My mother never returned to her home town. When she left in 1939, it was called Breslau and was in Germany. All the people who lived here were German. Further back in history, at various times the city has been part of Poland, Bohemia, Hungary, Austria and Prussia. Since 1945, it’s been Polish again and its name has reverted to Wrocław. Everyone who lives here now is Polish.

So is anything left of its previous identities? Well, there are still a few beautiful old buildings, the ones that weren’t destroyed when the Soviet army pulverised the city in the closing months of the Second World War, and on some of the buildings you can see the faded German lettering identifying their previous owners. But otherwise, this is now a Polish city through and through, with a strong Polish identity. The Germans who used to live here were summarily expelled at the end of the war, and their place was taken by Poles from, among other places, Lviv, which had been Polish before the war, but which was handed over to Ukraine, ie the Soviet Union, in 1945.

In her memoirs, my mother remembered Breslau as “very dirty, with big houses”. She described her childhood home as “a very large flat, with a huge balcony”, overlooking a park. I managed to track down the address, only to discover that the street has vanished, along with all its grand, turn-of-the-century apartment blocks. But old photographs reveal that it was lined with chestnut trees, and yes, the trees are still there. So are the trams that run along the main boulevard at the end of the street.

But I also discover something that I suspect my mother’s parents never told her and that she never found out. The address she lived at between 1933 and 1939 became a home of last resort for an increasing number of Breslau’s Jews as their property was confiscated by the Nazis. At the cemetery, Piotr Gotowicki tells me that he has the burial records of a great many people for whom the address was their last registered place of residence. My mother always thought that her parents moved there because it was in a better part of town – the truth may be that it was the only place they could go.

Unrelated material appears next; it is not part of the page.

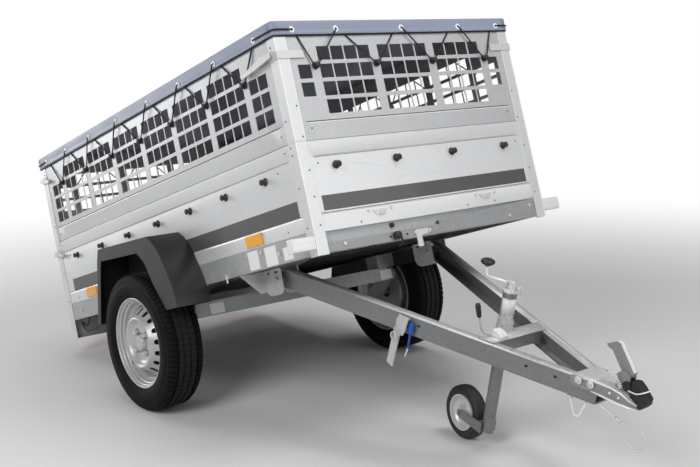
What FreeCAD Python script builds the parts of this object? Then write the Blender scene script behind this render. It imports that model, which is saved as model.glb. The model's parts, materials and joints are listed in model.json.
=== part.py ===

At the offices of the city archives, I fill out a form detailing the names of my Breslau forebears. When I return a couple of hours later, they have managed to find my grandparents’ marriage certificate, my mother’s birth certificate, and my grandfather’s death certificate. All in copperplate German script, which makes them hard to read. But I had never expected that the records still existed, let alone that it would prove so easy to track them down.

There is one other place I want to visit while I am in Wrocław, the Schiesswerder, or entertainment palace cum beer garden to which my grandmother was taken after her arrest by the Gestapo in November 1941.

In 1946, an aunt who had remained in Breslau throughout the war wrote to my mother in London to tell her what had happened. “Your mother was picked up by two Gestapo men on the morning of 21 November. The bell rang, she opened the door, still in her dressing gown, and then she had to get dressed in their presence … They told her to bring enough food for four days and they took her to the Schiesswerder. Over the next three days, about 1,200 Jews were assembled there, then they were sent off from Odergate station at the crack of dawn. They were told they were going to Kovno (Kaunas). Herr Metzner, the chemist, who had rented your dining room, immediately called on me to tell me the terrible news …

“We tried to find out what was going to happen to all these people, and where they were going to be sent, but we couldn’t find out anything. Once they had gone, there was never any sign of life from them again. However cruel it was that your mother had to be included in this first transport, at least she and the others with her were unaware that they were being taken to their deaths.”

Now the former entertainment palace has gone, and in its place is a giant coal-fired power station. Nearby there is a street lined with dilapidated old tenement buildings; soon they will be gentrified and developed, and sold, presumably, to bright young Polish designers or advertising executives. And so old Breslau will continue to give way to new Wrocław. I can’t help wondering what my mother would have made of it.